A federal judge weighs allegations of computer hacking in a nasty dispute between two labor unions.

"Police blotter" is a weekly report on the intersection of technology and the law. This episode: Computer hacking allegations flare in a bitter dispute between flight attendants' unions.

What: A local treasurer of a flight attendants' union is accused of misusing her account to access the union's membership list on behalf of a rival.

When: Case decided Sept. 16 by the U.S. District Court in Maryland.

Outcome: Judge ruled that no unlawful computer access took place.

What happened: When Bonnie Werner-Masuda was the secretary of a local lodge that's part of the International Association of Machinists and Aerospace Workers, she allegedly performed more than 10,000 searches on the union's password-protected "VLodge" Web site.

Those searches, according to the IAM, were attempts to glean members' contact information on behalf of a rival union that was hoping to represent Continental and ExpressJet flight attendants. Werner-Masuda is now interim president of that rival group, called the Union of Independent Flight Attendants.

Bonnie Werner-Masuda
Credit: UIFA
Bonnie Werner-Masuda
Interim president, UIFA

IAM said that after it discovered that Werner-Masuda's account was being used, it filed a lawsuit naming her and the Union of Independent Flight Attendants as defendants. The suit alleged that she violated the Stored Wire and Electronic Communications and Transactional Records Access Act (18 U.S.C. 2701) and the Computer Fraud and Abuse Act (18 U.S.C. 1030).

Both federal laws, however, prohibit only activity involving unauthorized access--so Werner-Masuda naturally argued that she was fully authorized to view the union's membership list. The IAM, on the other hand, argued that all union officers signed an agreement "not to use the information provided through VLodge for any purpose that would be contrary to the policies and procedures established by the (IAM) Constitution."

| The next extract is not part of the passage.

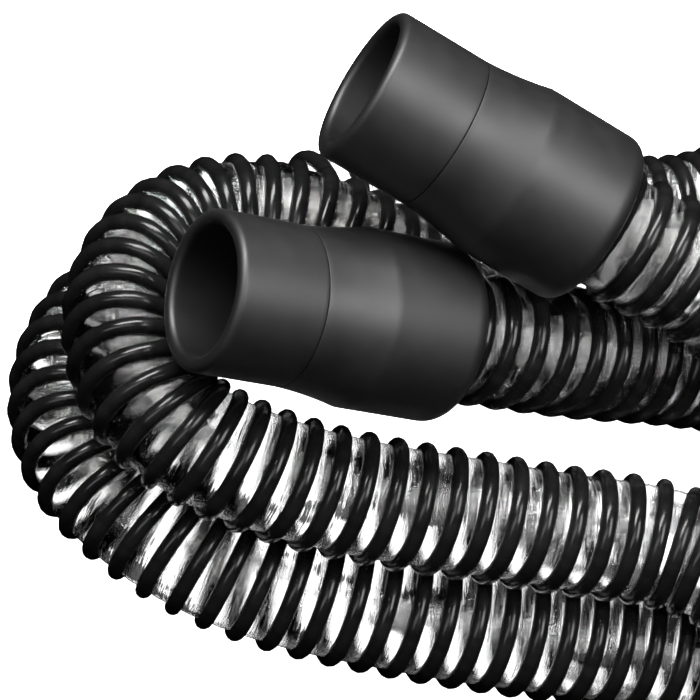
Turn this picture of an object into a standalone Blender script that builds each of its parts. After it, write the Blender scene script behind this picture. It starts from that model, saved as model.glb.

U.S. District Judge Deborah Chasanow sided with Werner-Masuda, noting that a similar case in 2000 involving access to Kmart's databases also found no violation of federal law. The reason, Chasanow ruled, is that the two laws at issue prohibit only unauthorized access--not authorized access to the database, no matter how malicious or larcenous the reason.

As a result, Chasanow dismissed the computer-hacking claims and closed the case.

Excerpt from the judge's opinion: "Plaintiff does not allege, nor could it, that Werner-Masuda was a 'hacker' or 'outsider' who, without authorization, gained access to the information contained in VLodge. The complaint explicitly states that Werner-Masuda was authorized to access not only VLodge, but the membership list contained therein...It is undisputed (that) Werner-Masuda was authorized to access VLodge and to use such access to obtain the information on the membership list. Thus, under the plain language of the statute, she did not exceed her authorized access by accessing and/or obtaining plaintiff's membership information."